Before he was sworn in, Trump was warned that North Korea was a foreign policy nightmare. Since then, he and Pyongyang’s ruler, Kim Jong Un, have traded crude insults. Trump denounced the North Korean leader as “Rocket Man” at the United Nations General Assembly. Kim responded by mocking Trump as a “mentally deranged U.S. dotard.” Beyond the insults, the danger is real as Kim continues to test nuclear weapons and long-range ballistic missiles and Trump strengthens military forces in the region.

The president has repeatedly dived into culture wars, frequently on topics with racial overtones, and typically using language that in previous administrations would have been considered unpresidential. Trump’s Twitter war against NFL players who knelt during the playing of the national anthem combined all those elements.

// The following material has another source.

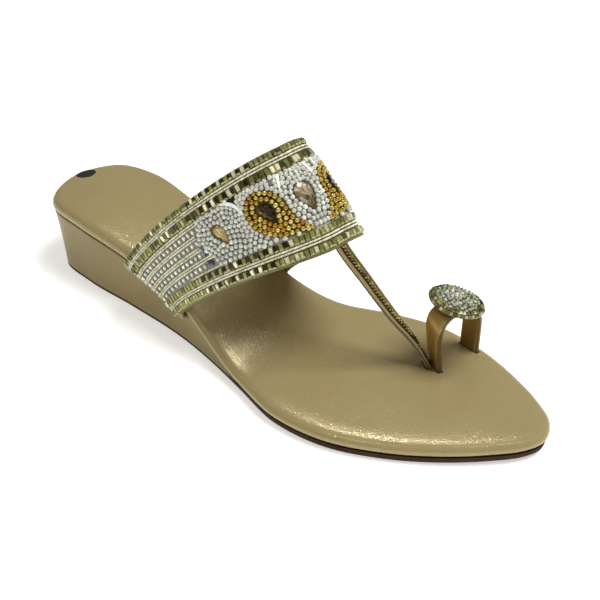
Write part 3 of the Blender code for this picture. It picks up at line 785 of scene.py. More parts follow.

Trump began denounced the players, mostly African-American, who had been kneeling during the anthem to protest social injustice and racial inequality.

For a time, Trump’s election papered over the split his candidacy opened between pro-Trump partisans and establishment Republicans. But by October the establishment’s criticisms, which had been mostly private, became extraordinarily public. In the span of eight days, three Republican senators and the previous Republican president attacked Trump’s style and stewardship. On Oct. 24, Sen. Jeff Flake, R-Ariz., excoriated the president as “reckless, outrageous and undignified.” Sen. Bob Corker, R-Tenn., said Trump would be remembered for “the debasement of our nation.” That came after Sen. John McCain and former President George W. Bush gave speeches that didn’t name Trump, but plainly were directed at him.